I have used the AICc to select the 'best' models from a list of a priori models and I am now calculating the R-squared values from each of the 'best' models (using the code from https://github.com/jslefche/rsquared.glmer/blob/master/rsquaredglmm.R from the blog post http://jonlefcheck.net/2013/03/13/r2-for-linear-mixed-effects-models/ and taken from Nakagawa and Schielzeth (2013) r2 for GLMMs). I have 6 models with a AICc < 10 and I've used that as my cut off as it gives me a balanced number of models to the calculate the relative importance of each variable of interest using the sum Akaike's weights (the purpose of the modelling).

However, the R-squared values are lower for my 'best' models (Akaike weights between 0.5-0.8; marginal $R^2$ = 0.48) than the model with all my fixed effects (Akaike weights 0.00; marginal $R2^$ = 0.89).

I've re-run the model selection using BIC and I get the same problem.

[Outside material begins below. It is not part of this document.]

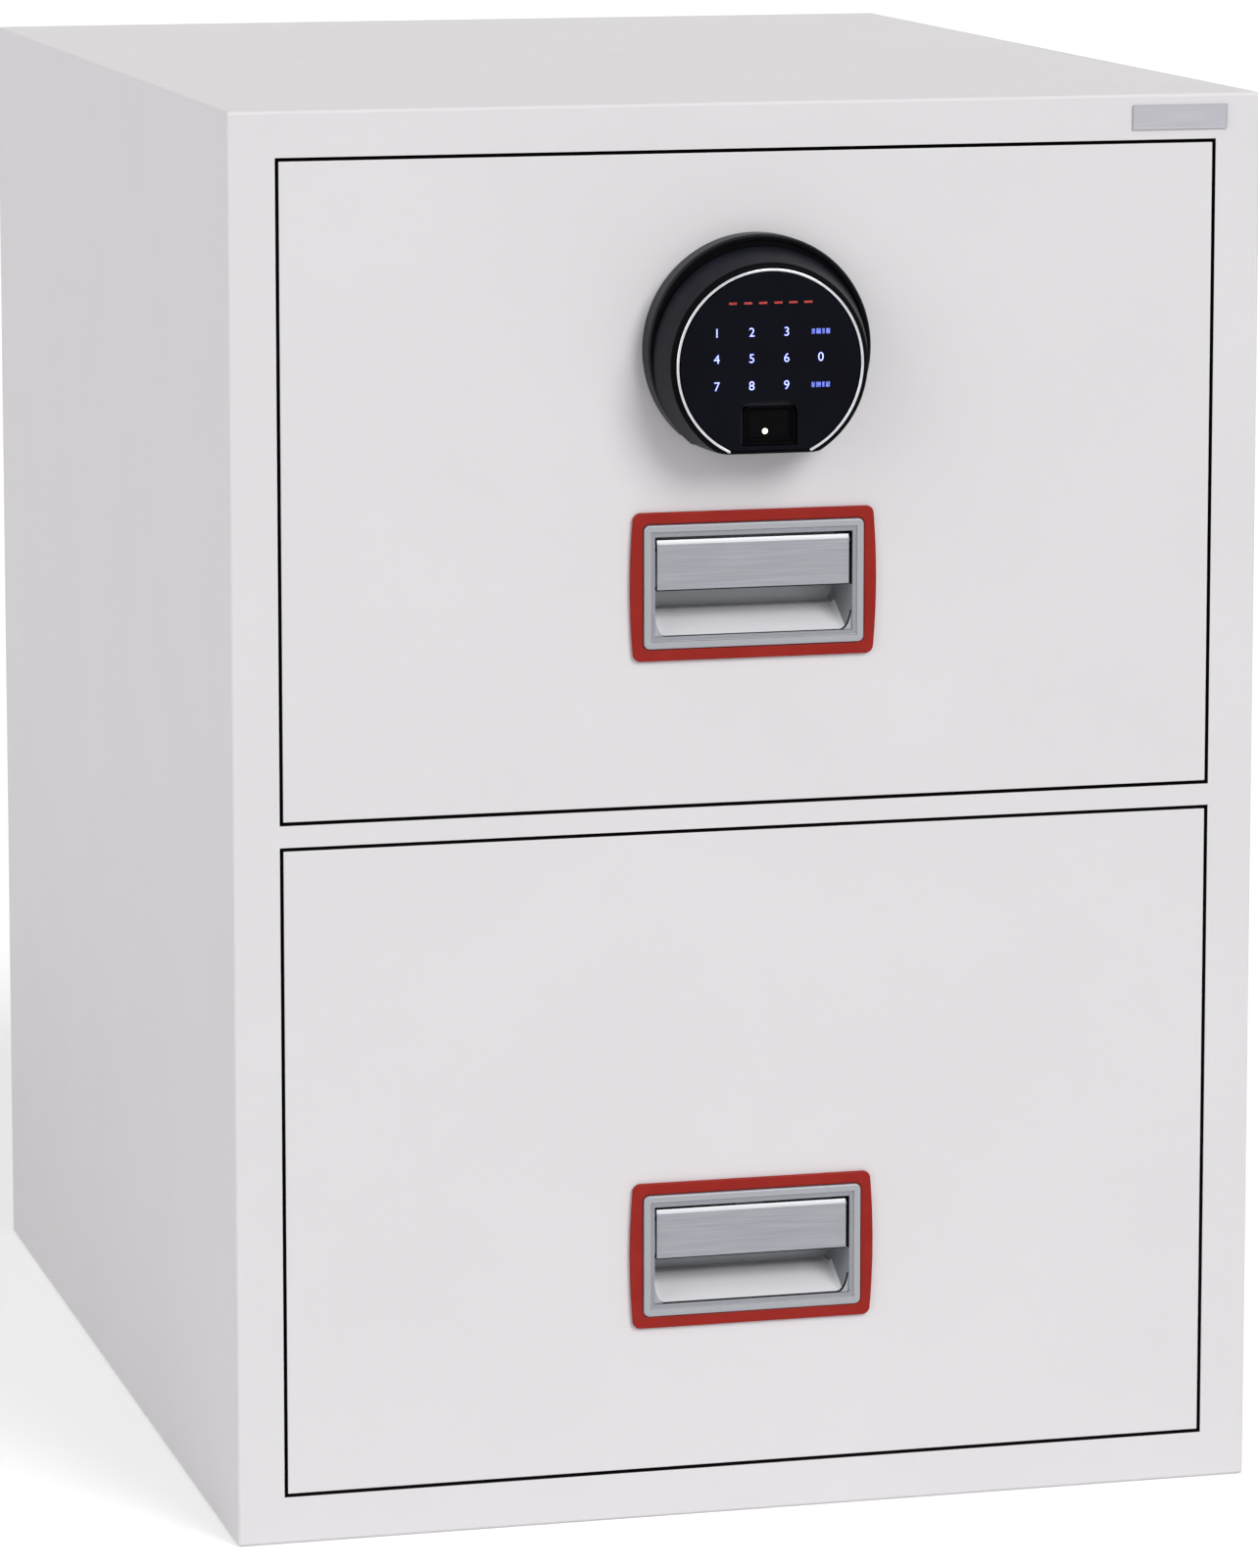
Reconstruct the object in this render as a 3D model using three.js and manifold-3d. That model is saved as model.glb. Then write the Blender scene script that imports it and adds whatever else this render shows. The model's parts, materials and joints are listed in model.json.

My question is: Are most 'best' models the models that have a lower $R^2$ value (and lower AICc) or have higher R2 values but higher AICc values?

Best Answer

Is your goal model parsimony or the predictive power of the model? If parsimony, then use AIC, if predictive power then $R^2$. Usually the answer is similar, but if you are comparing models with very similar $R^2$ or a number of low quality predictors the answers can be different. This is why in regular regression we tend to look at adjusted $R^2$ rather than just $R^2$, that is, because the adjusted value penalizes $R^2$ to adjust for the variance one might expect to be explained by chance if a predictor was not really effective at all. As the author says in the blog post "although I should note that [$R^2$ is] a poor tool for model selection, since it almost always favors the most complex models".

P.S. If you are interested in the fixed effects relative to the overall variance (regardless of nesting factor), then you probably want to be looking at the marginal $R^2$.